### Supplied material:
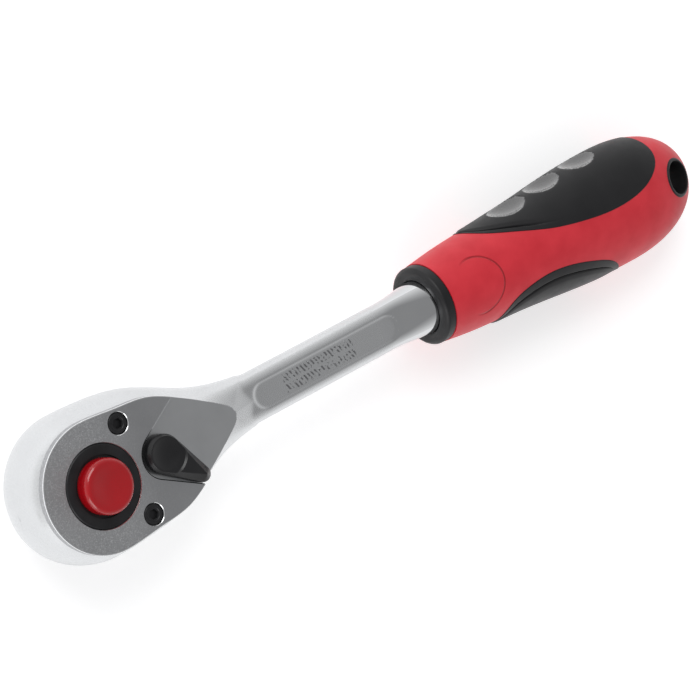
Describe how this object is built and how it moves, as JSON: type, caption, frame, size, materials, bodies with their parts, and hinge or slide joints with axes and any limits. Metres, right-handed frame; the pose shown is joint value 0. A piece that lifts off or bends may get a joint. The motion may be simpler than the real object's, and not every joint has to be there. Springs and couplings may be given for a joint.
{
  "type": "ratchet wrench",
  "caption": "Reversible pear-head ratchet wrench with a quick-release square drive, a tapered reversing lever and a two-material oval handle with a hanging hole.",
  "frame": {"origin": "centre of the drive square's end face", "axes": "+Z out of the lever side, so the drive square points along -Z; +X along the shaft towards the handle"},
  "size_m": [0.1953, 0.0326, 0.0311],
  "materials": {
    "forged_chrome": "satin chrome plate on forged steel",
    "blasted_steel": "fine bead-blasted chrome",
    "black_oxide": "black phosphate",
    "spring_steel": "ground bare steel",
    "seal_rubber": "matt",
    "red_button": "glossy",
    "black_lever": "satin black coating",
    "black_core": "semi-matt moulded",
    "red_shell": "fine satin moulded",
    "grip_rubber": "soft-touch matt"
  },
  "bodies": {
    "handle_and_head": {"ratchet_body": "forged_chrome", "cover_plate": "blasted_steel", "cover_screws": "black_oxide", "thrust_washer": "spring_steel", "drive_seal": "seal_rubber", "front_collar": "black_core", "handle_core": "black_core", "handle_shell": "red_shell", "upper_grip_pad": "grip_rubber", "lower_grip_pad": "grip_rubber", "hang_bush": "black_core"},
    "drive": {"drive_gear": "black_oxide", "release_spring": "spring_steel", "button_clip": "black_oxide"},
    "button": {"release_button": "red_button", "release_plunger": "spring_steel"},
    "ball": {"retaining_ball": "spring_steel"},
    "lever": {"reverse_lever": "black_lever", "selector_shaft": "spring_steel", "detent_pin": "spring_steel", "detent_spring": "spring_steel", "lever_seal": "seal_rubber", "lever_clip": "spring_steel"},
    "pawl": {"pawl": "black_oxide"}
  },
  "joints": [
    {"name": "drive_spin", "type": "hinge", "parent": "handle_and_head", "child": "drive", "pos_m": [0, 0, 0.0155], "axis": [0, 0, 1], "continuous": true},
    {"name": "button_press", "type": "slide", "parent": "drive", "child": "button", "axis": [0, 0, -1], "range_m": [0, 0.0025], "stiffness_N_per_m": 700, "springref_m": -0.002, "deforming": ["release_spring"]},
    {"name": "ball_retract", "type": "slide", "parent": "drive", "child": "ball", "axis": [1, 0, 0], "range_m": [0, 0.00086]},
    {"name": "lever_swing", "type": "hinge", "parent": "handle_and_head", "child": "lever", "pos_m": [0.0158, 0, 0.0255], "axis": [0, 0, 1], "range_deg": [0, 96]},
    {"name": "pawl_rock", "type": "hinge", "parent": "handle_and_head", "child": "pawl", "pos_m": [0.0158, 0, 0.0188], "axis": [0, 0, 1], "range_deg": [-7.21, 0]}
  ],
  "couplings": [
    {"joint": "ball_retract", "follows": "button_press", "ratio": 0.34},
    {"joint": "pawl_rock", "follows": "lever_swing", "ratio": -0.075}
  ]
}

### What to produce:
Nothing should be changed: write out all of the data as is.

### Output:
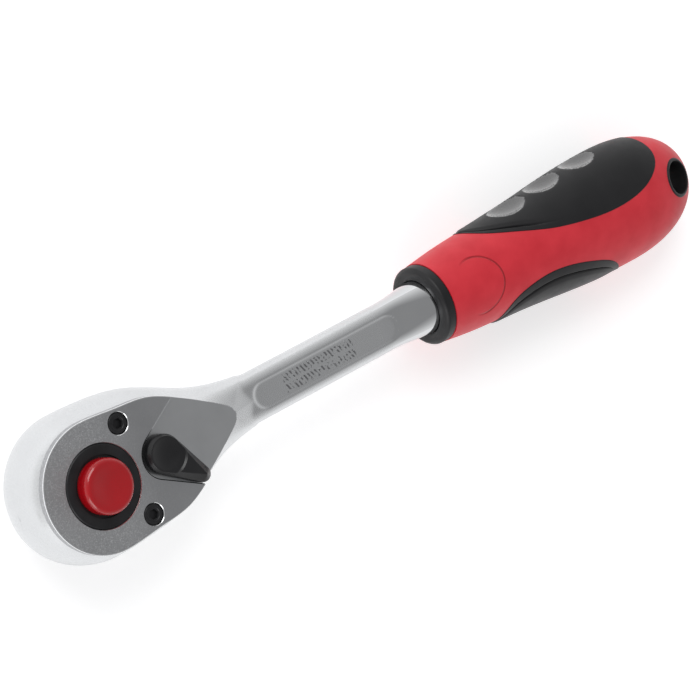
Describe how this object is built and how it moves, as JSON: type, caption, frame, size, materials, bodies with their parts, and hinge or slide joints with axes and any limits. Metres, right-handed frame; the pose shown is joint value 0. A piece that lifts off or bends may get a joint. The motion may be simpler than the real object's, and not every joint has to be there. Springs and couplings may be given for a joint.
{
  "type": "ratchet wrench",
  "caption": "Reversible pear-head ratchet wrench with a quick-release square drive, a tapered reversing lever and a two-material oval handle with a hanging hole.",
  "frame": {"origin": "centre of the drive square's end face", "axes": "+Z out of the lever side, so the drive square points along -Z; +X along the shaft towards the handle"},
  "size_m": [0.1953, 0.0326, 0.0311],
  "materials": {
    "forged_chrome": "satin chrome plate on forged steel",
    "blasted_steel": "fine bead-blasted chrome",
    "black_oxide": "black phosphate",
    "spring_steel": "ground bare steel",
    "seal_rubber": "matt",
    "red_button": "glossy",
    "black_lever": "satin black coating",
    "black_core": "semi-matt moulded",
    "red_shell": "fine satin moulded",
    "grip_rubber": "soft-touch matt"
  },
  "bodies": {
    "handle_and_head": {"ratchet_body": "forged_chrome", "cover_plate": "blasted_steel", "cover_screws": "black_oxide", "thrust_washer": "spring_steel", "drive_seal": "seal_rubber", "front_collar": "black_core", "handle_core": "black_core", "handle_shell": "red_shell", "upper_grip_pad": "grip_rubber", "lower_grip_pad": "grip_rubber", "hang_bush": "black_core"},
    "drive": {"drive_gear": "black_oxide", "release_spring": "spring_steel", "button_clip": "black_oxide"},
    "button": {"release_button": "red_button", "release_plunger": "spring_steel"},
    "ball": {"retaining_ball": "spring_steel"},
    "lever": {"reverse_lever": "black_lever", "selector_shaft": "spring_steel", "detent_pin": "spring_steel", "detent_spring": "spring_steel", "lever_seal": "seal_rubber", "lever_clip": "spring_steel"},
    "pawl": {"pawl": "black_oxide"}
  },
  "joints": [
    {"name": "drive_spin", "type": "hinge", "parent": "handle_and_head", "child": "drive", "pos_m": [0, 0, 0.0155], "axis": [0, 0, 1], "continuous": true},
    {"name": "button_press", "type": "slide", "parent": "drive", "child": "button", "axis": [0, 0, -1], "range_m": [0, 0.0025], "stiffness_N_per_m": 700, "springref_m": -0.002, "deforming": ["release_spring"]},
    {"name": "ball_retract", "type": "slide", "parent": "drive", "child": "ball", "axis": [1, 0, 0], "range_m": [0, 0.00086]},
    {"name": "lever_swing", "type": "hinge", "parent": "handle_and_head", "child": "lever", "pos_m": [0.0158, 0, 0.0255], "axis": [0, 0, 1], "range_deg": [0, 96]},
    {"name": "pawl_rock", "type": "hinge", "parent": "handle_and_head", "child": "pawl", "pos_m": [0.0158, 0, 0.0188], "axis": [0, 0, 1], "range_deg": [-7.21, 0]}
  ],
  "couplings": [
    {"joint": "ball_retract", "follows": "button_press", "ratio": 0.34},
    {"joint": "pawl_rock", "follows": "lever_swing", "ratio": -0.075}
  ]
}